The campsite at Otjitotongwe was full of interesting things. They had a pool, a tower that we climbed to watch the sunrise, lots of birds around the grounds such as red billed hornbills and white crowned sparrow weavers. The bar had some interesting trophies. A warthog butt and a stuffed elephant trunk and penis. I ended up buying a warthog tusk that had been made into a bottle opener, definitely my favourite souvenir to date. All the water in the camp came from underground and like a lot of places in the area there was a windmill pump that bought it up from and underground reservoir.

After breakfast we wandered down to the farmhouse to see the Cheetahs. It's amazing how these guys just treat them as pets and I think everyone was amazed at how we could interact with them and how everyone could just stroke them. Their purring sound was just like a small car engine! When not chasing each other around the yard the would often chase the poor Jack Russell dog, picking him up with their teeth.

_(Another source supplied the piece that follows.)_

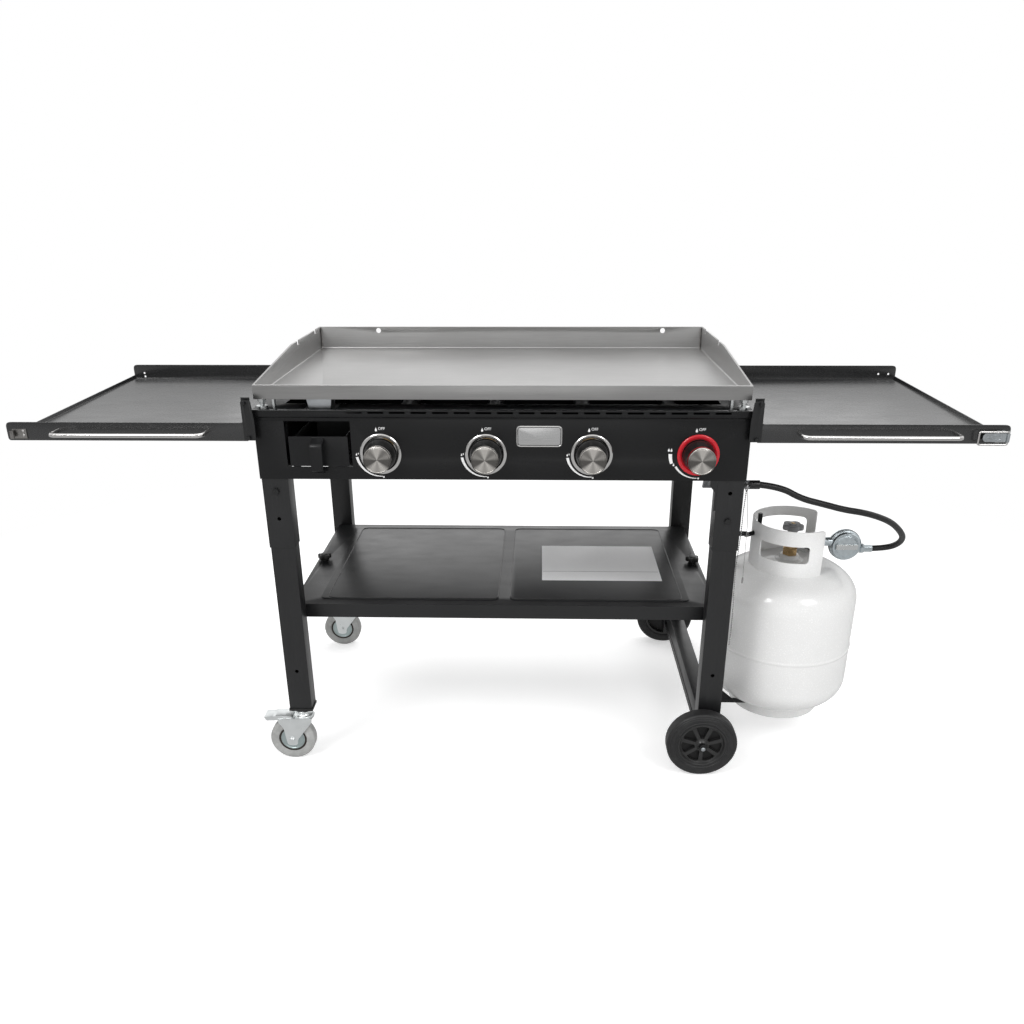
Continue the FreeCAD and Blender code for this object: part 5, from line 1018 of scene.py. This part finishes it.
def road_wheel(name, end):
    """Tyre with a stepped tread, and a hub disc with windows cut into its outer face."""
    centre = (WHEEL_X, WHEEL_Y * end, WHEEL_Z)
    tyre = turned(f"wheel_tyre_{name}_form", mirrored([
        (52, 14.5), (54.5, 15.4, 0.5), (55.5, 16.9, 0.6), (57.5, 16.9, 0.6), (58.5, 15.7, 0.5),
        (60.0, 16.4, 0.8), (66.5, 17.4, 2.0), (67.6, 16.2, 0.4), (68.6, 16.9, 0.6), (70.6, 16.4, 0.8),
        (71.6, 14.6, 0.4), (73.2, 14.6, 0.8), (76, 11.0, 2.2)]), centre, segments=144, steps=3)
    stand_for(tyre, black_tyre, f"wheel_tyre_{name}", sharp=50)
    disc = turned(f"wheel_hub_{name}_form", [
        (5.1, 17.3), (9.0, 17.3, 1.0), (12.0, 13.5, 2.0), (15.0, 11.6, 3.0), (41.0, 8.6, 4.0),
        (45.4, 9.0, 2.0), (48.4, 14.9, 1.5), (50.2, 15.6, 0.8), (51.9, 14.9, 0.6), (51.9, -14.4),
        (47.6, -14.4, 0.8), (46.6, -1.0, 2.0), (14.0, -1.0, 2.0), (14.0, -17.3), (5.1, -17.3)],
        centre, segments=140, flip=end)
    window = shape([(-3.4, 15.5, 1.2), (3.4, 15.5, 1.2), (14.2, 39.8, 2.5), (7.0, 43.6, 4), (-7.0, 43.6, 4),
                    (-14.2, 39.8, 2.5)])
    cutters = []
    for index in range(HUB_WINDOWS):
        cutter = slab("hub_window", window, "Y", (2.5 * MM * end, 20 * MM * end), 0)
        cutter.data.transform(Matrix.Rotation(2 * math.pi * index / HUB_WINDOWS, 4, "Y"))
        cutter.location = centre
        cutters.append(cutter)
    bpy.context.view_layer.update()
    tint(cut_with(disc, *cutters), hub_plastic)
    # The window floors are painted near-black as shade.
    paint_where(disc, painted_shade_black, lambda spot: abs(spot.y) < 2.6 * MM)
    stand_for(disc, None, f"wheel_hub_{name}", sharp=30)


road_wheel("front", -1)
road_wheel("rear", 1)
dressed("wheel_axle", bolt_black, 0.5)
extra(turned("axle_cap", [(0, -2.2), (2.6, -2.0, 1), (4.6, -0.6, 1), (5.0, 1.6), (0, 1.6)],
             (WHEEL_X, AXLE_CAP_Y, WHEEL_Z), segments=40), cast_zinc, "wheel_axle")


# Swivel casters

CASTER_X = -0.4457
CASTER_Y = 0.268
CASTER_R = 0.050
AXLE_X = CASTER_X - 28 * MM
FORK_TOP = 0.107
FORK_INSIDE = 13.3 * MM
FORK_OUTSIDE = 15.5 * MM
PEDAL_PIN = (CASTER_X - 50 * MM, 0.103)
PEDAL_TOE = (CASTER_X - 86 * MM, FORK_TOP + 3 * MM)


def caster_wheel(name, y):
    centre = (AXLE_X, y, CASTER_R)
    tyre = turned("caster_tyre", mirrored([
        (30.8, 8.6), (31.2, 10.9, 0.6), (33.0, 11.5, 2.0), (44.0, 12.0, 3.0), (50.0, 10.0, 5.0)]), centre,
        segments=112, steps=5)
    seam = turned("caster_seam", mirrored([(26.0, 9.9), (31.2, 9.9, 0.3)]), centre, steps=3)
    core = turned("caster_core", mirrored([
        (5.1, 13.0), (10.0, 13.0, 1.0), (12.0, 9.6, 1.5), (23.4, 9.2, 1.5), (24.6, 10.6, 1.0),
        (26.6, 10.2, 0.6)]), centre)
    pieces = [tint(tyre, grey_tyre), tint(seam, seam_dark), tint(core, caster_disc)]
    assembled(f"caster_wheel_{name}", pieces, sharp=40)


def caster_fork(name, y):
    """Two cheeks and a bridge under the ball race, with the heads of the axle and the pedal's rivets."""
    cheek = shape([(-56, -1, 2), (20, -1, 3), (19, -11, 6), (6, -28, 20), (-14.5, -55, 12), (-17, -70, 10),
                   (-28, -71.5, 9), (-39, -70, 10), (-41.5, -55, 12), (-45, -27, 16), (-55, -13, 6)],
                  6, (CASTER_X, FORK_TOP))
    pieces = [slab("fork_cheek", cheek, "Y", (y + FORK_INSIDE * sign, y + FORK_OUTSIDE * sign), 0.6 * MM)
              for sign in (-1, 1)]
    bridge = shape([(-44, -15.5, 2), (14, -15.5, 10), (21, 0, 12), (14, 15.5, 10), (-44, 15.5, 2)],
                   6, (CASTER_X, y))
    pieces.append(slab("fork_bridge", bridge, "Z", (FORK_TOP - 3 * MM, FORK_TOP), 1.0 * MM))
    pieces.append(turned("fork_race", [
        (6.1, 0), (18.0, 0), (21.0, 1.5, 1.5), (21.0, 4.6, 2.0), (17.0, 6.4, 1.5), (16.2, 8.0, 1.2),
        (15.0, 9.5, 0.8), (6.1, 9.5)], (CASTER_X, y, FORK_TOP), "Z", 72, 5))
    for sign in (-1, 1):
        side = y + FORK_OUTSIDE * sign
        pieces.append(turned("fork_bolt", [
            (0, 0), (8.4, 0), (8.4, 0.9, 0.3), (5.6, 1.2, 0.6), (5.2, 3.2, 1.2), (0, 4.0)],
            (AXLE_X, side, CASTER_R), segments=40, flip=sign))
        pieces.append(turned("fork_rivet", [(0, 0), (3.4, 0), (3.2, 1.0, 0.8), (0, 1.6)],
                             (PEDAL_PIN[0], side, PEDAL_PIN[1]), segments=24, flip=sign))
    assembled(f"caster_fork_{name}", pieces, caster_zinc)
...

Back in the truck and our first stop was in the town of Kamanjab for a little shopping. This seemed more like how the real Namibia should be, dusty and run down. The Herero women here still wore these huge, often colourful, Victorian dresses and headgear from a long time passed.

As we drove south west the scenery became very barren and turned into a red rock desert area. There were small hills poking up from the ground they looked more like piles of boulders. Much of it reminded me of areas of Arizona and the Joshua tree NP that I had driven through.

Our destination was Twyfelfontein and some rock engravings that are believed to be up to 6000 years old and also some rock paintings. I have to say things like this don't excite me too much, but they were amazingly well preserved. Everyone else seemed to like them but I spent most of my time looking for lizards and scorpions.

It has to be said our guide was up to the usual African standard, and was therefore bloody useless. So lethargic and with a set spiel, any question over and above the speech they had memorized would be met with blank stares. I guess this place did provide some work for the local people though.

There were 2 main rock paintings very close to each other, but for your $5 you were only allowed to go and see one. We chose the dancing kudu as oppose to the lion man. Close to the rock painting we also visited an interesting rock formation called the organ pipes. With a name like that I will leave it to your imagination of how they looked.

We drove that night until after dark and set up camp for what was to be our first bush camp. What a great location, tucked in behind one of the big red boulder hills with a fantastically clear view of the Milky Way up above. Liam and Charlie decided to sleep under that stars, much to the concern of Patrick who warned them about all the scorpions and snakes in the area.